The appeals court also found that the state did not adequately show that the nonprosecution agreement was contrary to public policy.
The state appeared to argue that voluntarily agreeing to terminate parental rights was not truly voluntary if it was wrapped up in other considerations that include a safe harbor from criminal prosecution.
"Much like it does not violate public policy for a criminal defendant to enter into a plea agreement that induces the defendant to waive valuable rights in exchange for receiving the agreement’s benefits, the State does not persuade us that the provision in the nonprosecution agreement that required the Rippentrops to voluntarily terminate their parental rights violated any public policy clearly expressed by" law, Graham said.
They state also argued that neither Solovey nor the Rippentrops disclosed the agreement to court officials, suggesting it "amounted to a secret backroom deal that should not be enforced by any court."
Solovey, though, told law enforcement, the corporation counsel's office, and the guardian ad litem about the agreement, Graham said.

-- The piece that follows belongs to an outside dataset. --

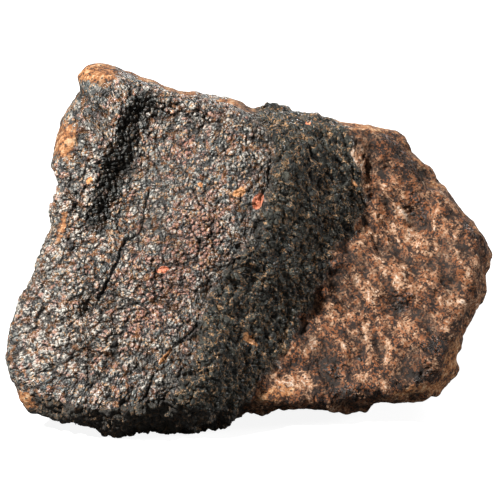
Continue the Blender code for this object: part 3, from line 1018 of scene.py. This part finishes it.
def finished_surface(directions, quads, triangles, pebble_height, finest, sunk=0.0):
    """The stone's surface in these directions, in mm, and the marks on it as values by name."""
    plain = plain_stone(directions)
    coarse = coarse_relief(plain, outward(plain))
    normals = face_normals(coarse, quads, triangles)
    shares = cover(coarse, normals)
    marks, groove = line_marks(coarse, soft_step(-normals[:, 2], 0.0, 0.3))
    height, crevices, tone = fine_relief(coarse, shares, pebble_height, finest)
    surface = coarse + normals * (height - groove - sunk)[:, None]
    return surface, {**shares, **marks, "relief": height, "crevice": crevices, "tone": tone}


def fill_mesh(mesh, points, quads, triangles, corner_map):
    """Put points, faces and the unwrapped map into an empty mesh, and shade it smooth."""
    corners = np.concatenate([quads.ravel(), triangles.ravel()])
    sizes = np.concatenate([np.full(len(quads), 4), np.full(len(triangles), 3)])
    mesh.vertices.add(len(points))
    mesh.vertices.foreach_set("co", points.astype(np.float32).ravel())
    mesh.loops.add(len(corners))
    mesh.loops.foreach_set("vertex_index", corners.astype(np.int32))
    mesh.polygons.add(len(sizes))
    mesh.polygons.foreach_set("loop_start", (np.cumsum(sizes) - sizes).astype(np.int32))
    layer = mesh.uv_layers.new(name="OFBake")
    layer.uv.foreach_set("vector", corner_map.astype(np.float32).ravel())
    mesh.update(calc_edges=True)
    mesh.shade_smooth()


def add_piece(name, mesh, values, material):
    """An object for a finished mesh, with its values kept by name and its material."""
    for value_name, numbers in values.items():
        attribute = mesh.attributes.new(value_name, "FLOAT", "POINT")
        attribute.data.foreach_set("value", numbers.astype(np.float32))
    mesh.materials.append(material)
    piece = bpy.data.objects.new(name, mesh)
    bpy.context.scene.collection.objects.link(piece)
    return piece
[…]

"Although the aforementioned individuals were not parties to the deal the Rippentrops struck with Solovey — indeed, it appears that they strenuously disapproved of its terms — they made no objection to receiving its benefits when the Rippentrops followed through with their promise to consent to the termination of their parental rights," Graham wrote.
"Although we need not weigh the policies in favor of enforcement, we note that the public policy in favor of enforcing the nonprosecution agreement is compelling," Graham said. "Generally speaking, public policy favors the enforcement of contracts. And here, substantive due process and principles of fundamental fairness render the enforcement of this prosecutorial promise even more compelling."